The I Ching neither flatters nor dismisses that pressure. It names it as authentic and simultaneously warns that potential must be ripened through position, patience, and right action. The famous image of the dragon "in the field" captures this precisely: power in the wrong place is still power, but it is not yet governance. Premature display is the particular danger of this sign.

Six stages from hidden to sovereign

The line sequence of Hexagram 1 traces creative force through time as a developmental arc, not as separate advice. In the earliest line, energy is hidden — invisible even to the one who holds it. It surfaces into the field, becomes testable by reality, grows effective, risks overextension, and finally reaches a high altitude that can tip into excess if the person forgets where the ascent began. The warning embedded in the later lines is not a cautionary addendum; it is the completion of the argument. Success itself generates a new kind of danger when altitude is mistaken for invulnerability.

Read this way, the hexagram is an anatomy of any vocation that matters: initial inspiration is only the first phase, and the rest is learning to embody force without losing scale, humility, or responsiveness.

The judgment: effectiveness conditional on character

The Judgment reads: "The Creative works sublime success, furthering through perseverance." Its diction is elegant; its logic is severe. The promise of effectiveness is attached not to desire, talent, or speed but to perseverance — and perseverance here is not grim endurance. It is fidelity to the original charge.

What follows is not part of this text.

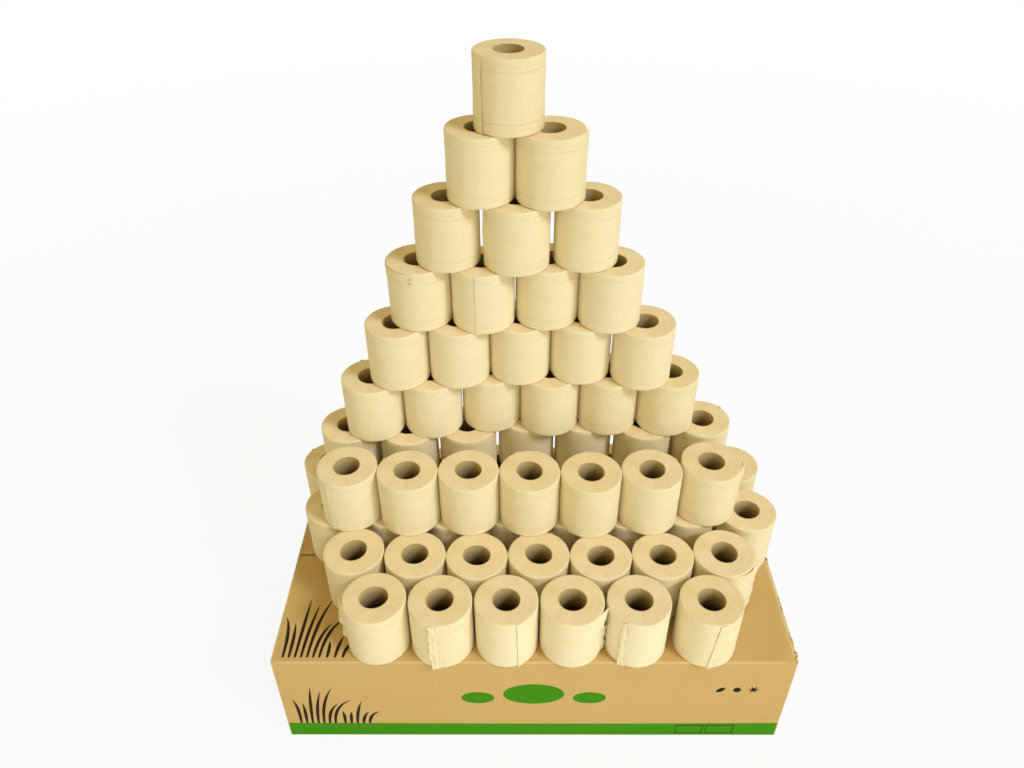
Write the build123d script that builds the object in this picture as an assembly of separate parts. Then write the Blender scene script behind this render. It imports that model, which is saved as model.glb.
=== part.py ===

A creative beginning is most endangered not by failure but by inflation. When the ego rushes to claim more than the moment can carry, the work loses proportion. Perseverance keeps it honest. This is also why the judgment feels ethical rather than merely predictive: the I Ching is not only describing what may happen but specifying what kind of person can hold the event without distortion. To receive Hexagram 1 in a reading is to be addressed by a standard, not merely given a forecast.

The word "sublime" carries weight. The force here has altitude — it can outlast a mood or a market cycle. When it is active, one is not simply making a choice; one is participating in a pattern large enough to reshape consequences over time.

What the hexagram means in practice

In divination: timing over urgency

When The Creative appears in a reading, it marks a moment of beginning that is both auspicious and demanding. Something wants to be born — through you, with precision. The sign can indicate a new enterprise, a leadership role, an artistic breakthrough, a spiritual reorientation, or the assumption of responsibility for a force already in motion. But the message is rarely "act immediately." More often, it says that the seed of the future is present now while the outer shape still depends on sequence and maturation.

The sign is especially relevant when the question concerns an initiative that cannot be half-hearted. If something is meant to begin, Hexagram 1 favors clean commitment over hedging. If the structure is not yet ready, the same hexagram can counsel inward preparation — gathering strength, clarifying intention, refining discipline before the first visible move. The test is whether one can distinguish genuine readiness from the desire to act prematurely.

How it plays out across a life

In character, the hexagram describes a person who can meet life from their own center rather than from compensation — someone whose strength appears as steadiness and clarity rather than dominance. The Jungian parallel is apt: The Creative corresponds to the emergence of an organizing principle from the unconscious, and the risk is not emptiness but grandiosity. The gift, when the force is well-held, is authority without collapse.

In work and vocation, the hexagram favors what can bear a signature without being self-indulgent — a project, a role, or an apprenticeship that organizes energy in a way that improves reality rather than merely expressing it. It asks what can be initiated that will still have integrity after novelty fades. In questions of choice, it consistently favors the path that offers the greatest range of future coherence over the easiest or most immediately gratifying option.

The enduring claim of this hexagram

Hexagram 1 is one of the most exact descriptions in any tradition of what it means to begin something well. Heaven doubled is not an image of ambition; it is an image of principle — force ordered by law, vigor married to restraint, power willing to become form. The dragon does not begin by conquering the sky. It begins by surviving invisibility, then timing, then responsibility.

When this sign appears, it does not predict success. It asks whether you are prepared to deserve the scale of your own beginning. The creative impulse is real. It wants a vessel equal to it.